The type of thinking that went into the construction projects was best explained by Barr himself when he explained the concept of "might-as-well" spending to the board in May 2014. Huff approved spending $8 million of "might-as-well" spending, spending that was needed in his estimation to add things that "might as well" be done to keep from having to do them later.

Those things included the following:

-Lights at multiple athletic fields and practice athletic fields
-artificial turf at athletic fields and practice athletic fields
-expanded tennis courts from four to eight
--a track at the high school, so athletes would not have to go to Junge Field and practice with middle school students.

The "might-as-well" spending forced the district to borrow $8 million, part of approximately $74 million it ended up borrowing over the next several months to cover the cost of the building project.

And while Barr maintained a calm exterior as he detailed the various short-term and long-term loans the district needed, a comment made by former Board President Anne Sharp offers ample evidence that she and the other board members were fully aware that their spending was out of control.
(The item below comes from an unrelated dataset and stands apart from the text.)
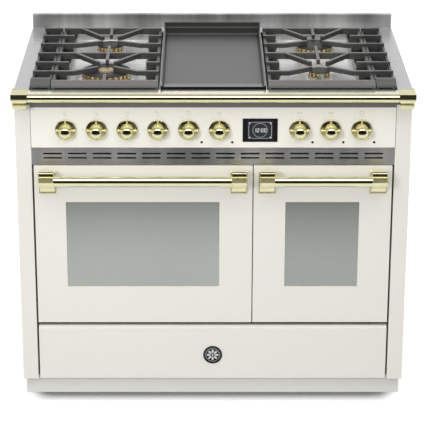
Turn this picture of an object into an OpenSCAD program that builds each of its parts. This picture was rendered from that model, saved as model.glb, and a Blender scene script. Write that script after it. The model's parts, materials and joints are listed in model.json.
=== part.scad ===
/* [Overall] */
// Width over the two side panels
body_w = 1000; // [960:5:1200]
// Height of the worktop rim above the floor
worktop_h = 850; // [840:1:900]
// Depth from the face of the doors to the back panel
body_d = 612; // [600:1:650]
// Height of the upstand behind the hob
upstand_h = 38; // [20:1:80]
// Height of the plinth
plinth_h = 52; // [44:1:60]
// How far the plinth is set back
plinth_set = 25; // [15:1:50]
// Width of the enamelled column beside the doors
column_w = 39.4; // [34:0.2:44]
// Sheet thickness of casings
sheet_t = 1.5; // [1:0.1:2]

/* [Doors and drawer] */
// Middle of the gap between the two doors, from the centre line
split_x = 102.2; // [80:1:120]
// Gap round a door or the drawer
door_gap = 2.4; // [2:0.1:3]
// Gap between the columns and the doors
side_gap = 4.6; // [3:0.1:6]
// Bottom edge of the doors
door_z0 = 215.4; // [213:0.2:220]
// From the worktop rim down to the doors
door_drop = 200.4; // [200:0.2:210]
// Thickness of a door
door_t = 38; // [36:0.5:40]
// Gap between the drawer front and the doors
drawer_gap = 10.8; // [9.8:0.2:24]
// How far the drawer runs back
drawer_depth = 480; // [400:5:500]
// Width of the left window
window_l = 393; // [360:1:400]
// Width of the right window
window_r = 189; // [160:1:200]
// Height of both windows
window_h = 233; // [200:1:240]
// From a door's top edge down to its window
window_drop = 99.1; // [90:0.1:110]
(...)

The following passage comes from the July 22, 2014 Turner Report:

The newest member of the Board of Education attending the meeting, Debbie Fort, had to bring up the tennis courts, hinted at the other athletic items and asked, "Did we think that we had the money to pay for that?" she said, referring to those who were on the board at the time the decisions were made. "Did we know we were going to have to borrow money?"

That ticked off board member Dawn Sticklen. "Why do you want to know that?" she snapped.

Huff stepped in and noted that Barr had come up with a funding mechanism to take care of the $8 million in debt, or as Barr referred to it, in another comment that will probably send him to the woodshed, "Eight million dollars or whatever the amount of the debt is."

Paul, you just never learn.

Huff added, "We have new facilities everywhere. We have some great facilities."

Sticklen, still bristling over Fort's tennis court remark, said, "You can't have a tennis match with four courts. Why have four courts that aren't going to be used?" That would be silly, she added. "It is an additional expense, but it is an investment."

Board member Randy Steele added. "And we didn't have a track and we didn't have turf."

Board President Annie Sharp agreed, "Yes, it's very expensive. It was over budget, but we got a big bang for our bucks."

She added, "I hope our community backs us in our financial dilemma."

And maybe FEMA.


Anonymous said...

Only one of my 2 kids plays any sport. But the fields at the high school will save money in the long run. Less buses, less mowing, less water, and more time for kids to get home. Let it go, its not the athletes fault. Every aspect of that school is top notch, not just what the athletes use. Band, theatre, film, auto shop, etc.

Anonymous said...

I don't think anyone is disputing that every aspect of these schools are top notch. I think us taxpayers are questioning how necessary top notch was if there wasn't money to cover it. Sometimes us mere working folks can't have everything we want when the mood strikes us - sometimes we have to set priorities and wait and save up to get those little extras.

And...if we have to borrow money to pay for those little extras - it will be quite a long time before any money will be saved....

But probably what bothers me the most is what it teaches the kids. This 'if you want it you should have it' mentality is not going to make for healthy adults. Somewhere along the way those pesky little details about money will get in the way. Their entire mindset will have to change or they will self-destruct. And until we stop making life "all about the children" our young adults will continue to struggle when they hit the real world and realize they are indeed just average and the world doesn't revolve around them...

Anonymous said...

Absolutely the most hideous high school campus I have ever seen.

Anonymous said...

Need some entertainment?

Can the letters in Joplin R-8 be rearranged to spell ENRON?
Can the letters be rearranged to spell WorldCom?

Really? said...

Just remember...there is no problem that can't be solved with our brains and your money....

Anonymous said...

12:14, True, but all we ever hear about is the athletic fields. It needs to stop, these kids that play sports are being placed in a bad light, while all the other groups are never mentioned. Adults caused this, not any group of kids. And as I have said, of all the over expenditures, the athletic fields are the only one that will show savings over the long run.

Randy said...

I can't see anything that has placed student athletes in a bad light. The reason that the spotlight has been focused on athletics is because every item Paul Barr mentioned when he spoke of "might-as-well" spending was unnecessary spending on athletics. It has not been the student athletes that have come under criticism, but the administration and the rubber stamp board of education that made the decisions to allocate the money.

Anonymous said...

Have u seen the high school just to the east of tell me it doesn't look like a prison. BTW they are now building on to it because it was built to small.......

Anonymous said...

The problem is a mindset predicated upon money. Nobody in their right mind expects Joplin to produce a bunch of players for the NFL or NBA, but, high school athletics bring in a lot of money to a school district. How many folks would pay money to attend a Friday Night Concert or a Friday Night Debate? Our priorities are skewed and have been for the last hundred years.